Even when white men commit the most heinous acts — like killing people at a place of worship — they get treated to a sympathetic narrative and backstory. I promise you when this suspect is identified, we will see multiple mainstream news stories about how “he wasn’t always like this” (complete with baby pictures), testimony from white parents and neighbors about “what a good guy” he always seemed to be, and finally, an “investigative” piece that uncovers the fact that he was posting on Stormfront and asks the burning question: “did the Internet do this to him? Did it lure an otherwise good boy into the dark world of neo-nazis?”
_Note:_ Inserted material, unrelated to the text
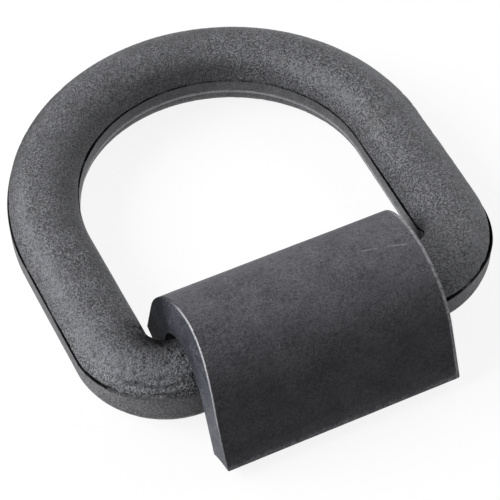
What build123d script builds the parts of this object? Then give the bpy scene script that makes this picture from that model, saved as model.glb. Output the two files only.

We Need to Talk about White Supremacy

People keep saying that we need to “have a conversation about race” in this country, but what we need to have is a conversation about white supremacy. To be sure, the mass murder at the Emanuel A.M.E. church is an act of white supremacist terrorism. The white man who did this is a terrorist with a political agenda to kill black people. When one segment of the population can easily — and legally — buy and carry deadly weapons and almost never seen as suspect while another segment of the population is always a target of violence, even in a place of worship, that is white supremacy. Yet, for the most part, we have no way to talk about this kind of systemic racism in US culture. When most (white) people hear the term “white supremacy” they think of the people in robes and hoods, not the white men pictured above.

The deaths of nine black people in Charleston, South Carolina who were doing nothing more than attending a Bible study — and were targeted for their blackness — is a stark reminder that there are very real, material ways that all lives do not matter in the same way within a white supremacist context.